Moving the model files to a new system (AMI clone of first instance BUT on g2.xlarge). And attempting to predict:

A3.pred <- predict(A3.MXmodel, as.matrix(nNewVector))

Leads to an immediate crash of rstudio, no data saved or error messages. I can confirm mxnet is working on the new instance via the installation check:

library(mxnet)
a <- mx.nd.ones(c(2,3), ctx = mx.gpu())
b <- a * 2 + 1
b

Do I have to specifify somewhere on the new isntance that the models are based on GPU devices? Can a model trained on a GPU instance be run on a CPU instance with CPU mxnet build?

Garglesoap
  • 565
  • 6
  • 18
  • This might be obvious, but have you confirmed that the exact same code works fine on p2.x? – Sina Afrooze Jan 26 '18 at 07:14
  • Good idea, seems to work fine on p3.xlarge.
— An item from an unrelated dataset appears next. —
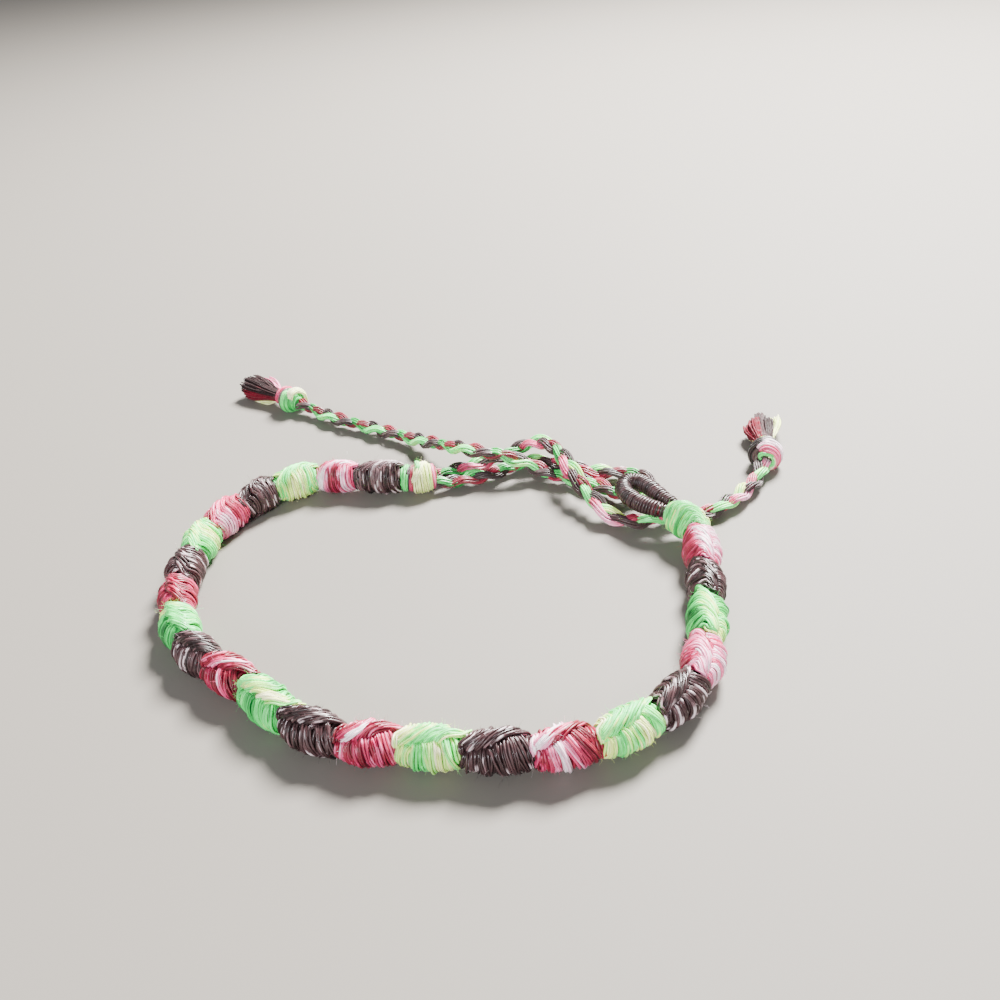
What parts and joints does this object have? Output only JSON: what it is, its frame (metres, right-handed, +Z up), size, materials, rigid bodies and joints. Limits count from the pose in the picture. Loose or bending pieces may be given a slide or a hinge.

Too bad because the g2's are much cheaper. Might move system to CPU only EC2s. Thanks – Garglesoap Jan 28 '18 at 01:09
  • Any luck with CPU only EC2s for the model inference @Garglesoap? My guess is that your model was too large for the g2.xlarge instance. It only has 4GB of available GPU memory, compared to 12GB on the p2.xlarge where the model was trained. – Thom Lane Feb 23 '18 at 01:14
  • The same models are working fine on other p2 and p3 instances, so I suspect your idea about gpu ram might be correct: the p2 and p3 are different gpu architectures – Garglesoap Feb 23 '18 at 01:20
  • I agree that model might be too large. And I would recommend you to check log files like it is explained here: https://support.rstudio.com/hc/en-us/articles/200554756-RStudio-Application-Logs Alternatively, if nothing interesting is found in logs, you can see what is going on by running your failing script via R REPL. Just type R in your terminal, paste the code and hit enter. If it fails, it won't close the terminal, and you would be able to see the error message. – Sergei Feb 23 '18 at 18:17

1 Answers1

2

To answer the specific questions:

Do I have to specifify somewhere on the new isntance that the models are based on GPU devices?

No the model's structure and parameters are stored but there's no coding for the hardware.

Can a model trained on a GPU instance be run on a CPU instance with CPU mxnet build?

Yes. And that may be highly desirable -- train on GPU for speed, do inference on CPU because it's less expensive in computation and cost.